Social media has seen an outpouring of support for the Pirates of the Caribbean star ever since the trial kicked off in Fairfax, Virginia last month.
The 58-year-old actor filed the lawsuit against his ex-wife in response to a 2018 op-ed in which she described herself as 'a public figure representing domestic abuse', with his lawyers arguing it caused damage to his personal and professional reputation.
Depp is seeking $50 million damages, and Heard has since filed a countersuit asking for $100 million.
While some have said Depp has won in terms of ‘public opinion’, entertainment litigator and defamation expert Daniel Gutenplan, a partner at Enenstein Pham & Glass, said it ‘frankly means nothing for the case’.

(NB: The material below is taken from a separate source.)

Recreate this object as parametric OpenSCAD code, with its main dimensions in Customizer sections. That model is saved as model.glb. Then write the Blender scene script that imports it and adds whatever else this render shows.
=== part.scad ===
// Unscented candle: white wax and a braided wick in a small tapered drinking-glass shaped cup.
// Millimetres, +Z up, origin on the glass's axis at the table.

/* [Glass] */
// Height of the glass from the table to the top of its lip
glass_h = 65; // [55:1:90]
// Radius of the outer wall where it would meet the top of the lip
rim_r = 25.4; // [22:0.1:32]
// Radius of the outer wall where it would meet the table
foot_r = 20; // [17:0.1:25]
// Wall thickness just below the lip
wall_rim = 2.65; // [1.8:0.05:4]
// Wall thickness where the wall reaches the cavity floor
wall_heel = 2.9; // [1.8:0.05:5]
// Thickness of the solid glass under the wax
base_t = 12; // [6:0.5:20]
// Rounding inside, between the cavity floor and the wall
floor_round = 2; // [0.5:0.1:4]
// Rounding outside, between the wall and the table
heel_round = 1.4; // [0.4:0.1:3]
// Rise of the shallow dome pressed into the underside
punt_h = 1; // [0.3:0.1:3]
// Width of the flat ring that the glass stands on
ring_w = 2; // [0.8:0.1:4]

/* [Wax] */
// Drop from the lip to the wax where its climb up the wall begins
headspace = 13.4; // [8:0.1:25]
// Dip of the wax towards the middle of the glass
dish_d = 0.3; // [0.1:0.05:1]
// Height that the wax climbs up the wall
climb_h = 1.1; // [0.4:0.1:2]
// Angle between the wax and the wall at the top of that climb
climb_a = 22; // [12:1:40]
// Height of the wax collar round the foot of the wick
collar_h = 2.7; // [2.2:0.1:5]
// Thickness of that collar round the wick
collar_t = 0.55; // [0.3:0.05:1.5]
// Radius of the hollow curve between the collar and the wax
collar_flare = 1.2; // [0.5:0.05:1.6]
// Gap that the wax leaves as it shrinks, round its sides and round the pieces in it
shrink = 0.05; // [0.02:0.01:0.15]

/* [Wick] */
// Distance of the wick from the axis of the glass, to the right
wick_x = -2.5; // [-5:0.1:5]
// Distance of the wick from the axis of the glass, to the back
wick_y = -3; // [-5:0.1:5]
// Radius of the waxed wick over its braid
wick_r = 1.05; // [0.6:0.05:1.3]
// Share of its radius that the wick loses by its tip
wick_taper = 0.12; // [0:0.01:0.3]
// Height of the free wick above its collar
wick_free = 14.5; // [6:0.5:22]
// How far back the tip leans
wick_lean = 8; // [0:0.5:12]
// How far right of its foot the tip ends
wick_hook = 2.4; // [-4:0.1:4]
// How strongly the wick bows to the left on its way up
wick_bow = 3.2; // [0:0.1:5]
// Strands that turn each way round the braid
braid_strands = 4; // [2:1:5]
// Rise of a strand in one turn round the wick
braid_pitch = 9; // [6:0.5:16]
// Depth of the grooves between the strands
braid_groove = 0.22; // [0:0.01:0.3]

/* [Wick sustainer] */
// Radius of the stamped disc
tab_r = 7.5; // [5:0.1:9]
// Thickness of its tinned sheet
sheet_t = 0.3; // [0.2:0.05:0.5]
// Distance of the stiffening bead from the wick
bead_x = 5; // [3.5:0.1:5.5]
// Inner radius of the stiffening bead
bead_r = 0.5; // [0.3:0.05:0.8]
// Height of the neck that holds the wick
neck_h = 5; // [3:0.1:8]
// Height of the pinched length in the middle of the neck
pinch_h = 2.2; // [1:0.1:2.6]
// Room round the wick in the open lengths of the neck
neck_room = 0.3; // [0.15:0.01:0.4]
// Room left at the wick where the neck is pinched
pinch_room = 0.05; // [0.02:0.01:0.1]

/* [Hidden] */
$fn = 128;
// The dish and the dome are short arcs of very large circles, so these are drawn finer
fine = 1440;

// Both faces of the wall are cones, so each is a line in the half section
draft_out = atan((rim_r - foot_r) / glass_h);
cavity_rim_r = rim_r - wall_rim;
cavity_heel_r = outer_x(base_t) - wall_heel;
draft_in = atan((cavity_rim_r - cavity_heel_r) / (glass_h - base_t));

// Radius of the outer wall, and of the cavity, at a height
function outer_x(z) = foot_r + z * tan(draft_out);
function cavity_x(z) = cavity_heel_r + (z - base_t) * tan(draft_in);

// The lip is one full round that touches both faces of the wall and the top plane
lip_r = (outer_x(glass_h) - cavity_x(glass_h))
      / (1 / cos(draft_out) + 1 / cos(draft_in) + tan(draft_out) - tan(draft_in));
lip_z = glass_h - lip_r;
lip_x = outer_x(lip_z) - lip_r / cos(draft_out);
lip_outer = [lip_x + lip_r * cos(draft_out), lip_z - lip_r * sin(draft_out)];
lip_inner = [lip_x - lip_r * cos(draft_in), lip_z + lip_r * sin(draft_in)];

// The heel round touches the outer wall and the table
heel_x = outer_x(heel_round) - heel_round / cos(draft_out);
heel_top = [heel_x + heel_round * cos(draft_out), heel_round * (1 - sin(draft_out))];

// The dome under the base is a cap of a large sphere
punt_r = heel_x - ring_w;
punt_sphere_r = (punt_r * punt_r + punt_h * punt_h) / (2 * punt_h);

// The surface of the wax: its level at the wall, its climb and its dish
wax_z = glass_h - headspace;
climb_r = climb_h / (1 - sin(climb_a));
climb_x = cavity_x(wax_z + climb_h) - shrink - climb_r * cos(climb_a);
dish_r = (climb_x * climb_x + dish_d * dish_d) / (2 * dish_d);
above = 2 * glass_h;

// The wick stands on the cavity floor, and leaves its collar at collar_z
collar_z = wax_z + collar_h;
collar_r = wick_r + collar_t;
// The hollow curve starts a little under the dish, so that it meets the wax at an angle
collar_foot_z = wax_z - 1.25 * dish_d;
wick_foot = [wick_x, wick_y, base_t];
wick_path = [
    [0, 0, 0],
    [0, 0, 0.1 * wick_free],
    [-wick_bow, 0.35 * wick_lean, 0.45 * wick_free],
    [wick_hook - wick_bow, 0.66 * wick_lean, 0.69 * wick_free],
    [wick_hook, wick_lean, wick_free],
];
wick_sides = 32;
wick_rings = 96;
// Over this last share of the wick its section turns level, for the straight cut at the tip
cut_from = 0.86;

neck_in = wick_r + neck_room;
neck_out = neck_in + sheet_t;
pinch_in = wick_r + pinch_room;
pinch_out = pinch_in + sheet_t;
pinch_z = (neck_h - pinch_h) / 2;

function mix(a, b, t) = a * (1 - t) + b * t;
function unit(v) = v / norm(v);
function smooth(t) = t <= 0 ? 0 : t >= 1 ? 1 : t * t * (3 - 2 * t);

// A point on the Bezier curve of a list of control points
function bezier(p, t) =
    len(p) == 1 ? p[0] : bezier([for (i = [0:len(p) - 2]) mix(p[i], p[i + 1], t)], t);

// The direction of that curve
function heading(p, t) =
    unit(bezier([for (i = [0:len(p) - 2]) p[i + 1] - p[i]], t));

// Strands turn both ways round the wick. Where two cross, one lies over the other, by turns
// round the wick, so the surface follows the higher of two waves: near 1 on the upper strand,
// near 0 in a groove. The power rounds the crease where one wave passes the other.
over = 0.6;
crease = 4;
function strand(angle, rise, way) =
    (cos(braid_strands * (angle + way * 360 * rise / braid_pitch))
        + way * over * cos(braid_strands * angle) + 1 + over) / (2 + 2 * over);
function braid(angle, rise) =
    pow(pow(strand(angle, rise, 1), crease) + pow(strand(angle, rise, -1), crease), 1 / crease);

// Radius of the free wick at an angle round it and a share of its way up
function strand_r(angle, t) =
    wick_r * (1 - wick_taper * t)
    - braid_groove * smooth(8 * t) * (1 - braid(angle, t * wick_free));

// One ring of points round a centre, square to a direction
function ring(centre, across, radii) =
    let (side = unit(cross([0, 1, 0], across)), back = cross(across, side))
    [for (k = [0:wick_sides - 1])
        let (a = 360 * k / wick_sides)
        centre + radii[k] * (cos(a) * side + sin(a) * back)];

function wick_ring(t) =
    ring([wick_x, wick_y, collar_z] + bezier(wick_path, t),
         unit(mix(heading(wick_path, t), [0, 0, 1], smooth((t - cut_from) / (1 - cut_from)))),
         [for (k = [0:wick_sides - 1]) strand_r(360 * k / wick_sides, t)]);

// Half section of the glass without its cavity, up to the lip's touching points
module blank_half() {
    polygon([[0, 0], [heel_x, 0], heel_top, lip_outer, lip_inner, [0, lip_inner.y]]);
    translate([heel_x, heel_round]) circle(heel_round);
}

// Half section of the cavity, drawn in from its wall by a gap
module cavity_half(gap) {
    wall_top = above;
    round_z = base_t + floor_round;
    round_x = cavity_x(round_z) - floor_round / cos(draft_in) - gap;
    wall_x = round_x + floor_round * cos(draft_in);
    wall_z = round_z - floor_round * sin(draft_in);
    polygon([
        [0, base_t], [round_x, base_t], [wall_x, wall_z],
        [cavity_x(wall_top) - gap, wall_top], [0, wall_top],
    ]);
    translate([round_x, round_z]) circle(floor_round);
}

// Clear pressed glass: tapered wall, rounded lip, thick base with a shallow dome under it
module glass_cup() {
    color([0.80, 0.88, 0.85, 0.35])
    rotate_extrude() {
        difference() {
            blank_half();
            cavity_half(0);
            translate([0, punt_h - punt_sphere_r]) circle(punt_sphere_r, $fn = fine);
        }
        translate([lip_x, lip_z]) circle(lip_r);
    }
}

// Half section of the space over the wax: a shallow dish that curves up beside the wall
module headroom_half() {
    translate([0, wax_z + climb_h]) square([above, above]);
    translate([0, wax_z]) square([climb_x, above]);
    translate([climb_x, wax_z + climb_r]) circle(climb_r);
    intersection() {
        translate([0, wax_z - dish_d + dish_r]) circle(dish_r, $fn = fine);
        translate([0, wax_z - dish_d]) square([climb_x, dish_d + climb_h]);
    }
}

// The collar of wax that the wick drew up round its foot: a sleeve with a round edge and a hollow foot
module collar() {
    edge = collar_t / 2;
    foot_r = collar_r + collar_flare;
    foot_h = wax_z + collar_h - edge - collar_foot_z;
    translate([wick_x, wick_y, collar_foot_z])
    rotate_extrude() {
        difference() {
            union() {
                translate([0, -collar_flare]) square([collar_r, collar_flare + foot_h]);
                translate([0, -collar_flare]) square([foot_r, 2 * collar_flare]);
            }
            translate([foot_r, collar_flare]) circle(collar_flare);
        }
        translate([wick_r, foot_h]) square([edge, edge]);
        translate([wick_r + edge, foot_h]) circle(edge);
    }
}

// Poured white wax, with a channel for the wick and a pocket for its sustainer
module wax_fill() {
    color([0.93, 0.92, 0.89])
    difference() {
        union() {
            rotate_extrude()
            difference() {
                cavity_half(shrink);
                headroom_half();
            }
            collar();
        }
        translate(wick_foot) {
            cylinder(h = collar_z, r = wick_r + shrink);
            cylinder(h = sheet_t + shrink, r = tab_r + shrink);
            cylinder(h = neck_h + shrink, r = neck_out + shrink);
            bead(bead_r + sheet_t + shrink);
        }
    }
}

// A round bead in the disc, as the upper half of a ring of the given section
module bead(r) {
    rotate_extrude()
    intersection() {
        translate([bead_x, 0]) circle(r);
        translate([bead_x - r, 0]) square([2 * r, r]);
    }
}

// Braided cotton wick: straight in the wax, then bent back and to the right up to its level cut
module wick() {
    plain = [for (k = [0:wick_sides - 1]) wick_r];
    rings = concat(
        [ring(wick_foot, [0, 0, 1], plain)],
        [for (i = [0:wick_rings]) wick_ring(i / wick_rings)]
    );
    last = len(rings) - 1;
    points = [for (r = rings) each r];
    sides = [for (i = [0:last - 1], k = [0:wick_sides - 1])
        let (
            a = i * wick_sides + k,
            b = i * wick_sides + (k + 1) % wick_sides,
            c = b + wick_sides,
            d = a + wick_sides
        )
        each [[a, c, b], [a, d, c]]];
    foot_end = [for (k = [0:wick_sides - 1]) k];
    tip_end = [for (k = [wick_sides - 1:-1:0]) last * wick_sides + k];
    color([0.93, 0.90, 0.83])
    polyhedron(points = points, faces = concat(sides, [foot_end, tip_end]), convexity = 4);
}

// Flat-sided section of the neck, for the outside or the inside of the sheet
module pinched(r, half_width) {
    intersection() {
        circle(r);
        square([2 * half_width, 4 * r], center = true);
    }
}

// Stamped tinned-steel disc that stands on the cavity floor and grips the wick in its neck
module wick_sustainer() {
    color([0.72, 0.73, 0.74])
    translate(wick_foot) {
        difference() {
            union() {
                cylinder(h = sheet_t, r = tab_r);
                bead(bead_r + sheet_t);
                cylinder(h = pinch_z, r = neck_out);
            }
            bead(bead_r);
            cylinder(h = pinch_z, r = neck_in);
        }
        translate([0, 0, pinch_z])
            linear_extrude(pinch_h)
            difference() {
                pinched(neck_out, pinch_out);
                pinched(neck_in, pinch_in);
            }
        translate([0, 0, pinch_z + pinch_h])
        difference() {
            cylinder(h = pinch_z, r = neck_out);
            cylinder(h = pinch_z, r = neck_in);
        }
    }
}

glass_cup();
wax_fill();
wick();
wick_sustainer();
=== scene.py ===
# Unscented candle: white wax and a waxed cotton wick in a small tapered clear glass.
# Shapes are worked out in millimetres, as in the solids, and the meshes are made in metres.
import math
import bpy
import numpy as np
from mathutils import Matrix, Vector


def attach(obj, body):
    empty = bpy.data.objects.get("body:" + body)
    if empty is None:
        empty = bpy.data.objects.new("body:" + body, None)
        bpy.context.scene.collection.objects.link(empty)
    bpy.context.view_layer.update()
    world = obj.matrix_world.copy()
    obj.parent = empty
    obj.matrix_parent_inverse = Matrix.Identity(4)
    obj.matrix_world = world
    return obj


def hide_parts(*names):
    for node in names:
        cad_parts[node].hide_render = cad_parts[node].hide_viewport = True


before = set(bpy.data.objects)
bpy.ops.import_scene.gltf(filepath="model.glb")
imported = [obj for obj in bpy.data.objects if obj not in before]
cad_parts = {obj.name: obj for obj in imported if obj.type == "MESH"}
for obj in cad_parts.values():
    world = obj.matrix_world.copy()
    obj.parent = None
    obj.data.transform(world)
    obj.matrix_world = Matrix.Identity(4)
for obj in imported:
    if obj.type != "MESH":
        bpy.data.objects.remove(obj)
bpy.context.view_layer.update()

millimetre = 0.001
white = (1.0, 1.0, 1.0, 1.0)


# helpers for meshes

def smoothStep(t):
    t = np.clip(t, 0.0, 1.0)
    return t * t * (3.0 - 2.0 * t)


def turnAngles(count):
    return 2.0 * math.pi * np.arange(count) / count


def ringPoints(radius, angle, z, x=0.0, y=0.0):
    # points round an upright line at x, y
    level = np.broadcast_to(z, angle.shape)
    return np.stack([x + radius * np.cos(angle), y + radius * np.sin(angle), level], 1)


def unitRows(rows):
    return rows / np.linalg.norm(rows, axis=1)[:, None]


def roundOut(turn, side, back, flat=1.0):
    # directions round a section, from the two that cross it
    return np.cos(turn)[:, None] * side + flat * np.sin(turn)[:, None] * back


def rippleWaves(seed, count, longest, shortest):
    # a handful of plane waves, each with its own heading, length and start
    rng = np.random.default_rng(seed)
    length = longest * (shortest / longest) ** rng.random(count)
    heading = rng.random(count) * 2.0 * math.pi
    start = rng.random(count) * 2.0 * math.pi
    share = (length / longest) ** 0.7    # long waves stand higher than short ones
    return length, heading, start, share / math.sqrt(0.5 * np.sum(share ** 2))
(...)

Speaking on a recent episode of the People Every Day podcast, he said: “But it gives you an idea of how the public is signing on this,” adding that Depp’s ‘reputation and his career has been irreparably tarnished because of this, these allegations, these incidents that have come to light’.
Gutenplan continued: "Anyone in this world would love to have $50 million, but I think the case is bigger than that. I think it's a case and a war on public opinion…
“As much as he'd like to go get money in that pot of gold at the end of the lawsuit, I think he also has been taking this case all the way because he's trying to regain his image in the court of public opinion."
The defamation expert also spoke to People about the case last month, describing how it’s a difficult battle for Depp and his legal team.
"Defamation is very hard to prove," he said. "First and foremost, truth is an absolute defence to any defamatory statement. So regardless of the alleged defamatory statement, if a defendant can establish that it is true, the defence is going to win."
He went on to highlight the fact that Heard’s Washington Post op-ed never directly named the actor, and that it ‘doesn't detail any specific alleged events or any specific conduct’.
"It can't be based on opinion. And that's where a lot of defamation plaintiffs get in trouble,” explained Gutenplan.
The case is set to continue on Monday, 16 May, at which point Heard will continue with her testimony and face cross-examination by Depp's team.
The trial has been on a week-long hiatus as Fairfax County Circuit Judge Penney Azcarate, who is presiding over the case, was said to have a previous engagement at a conference until Thursday, 12 May.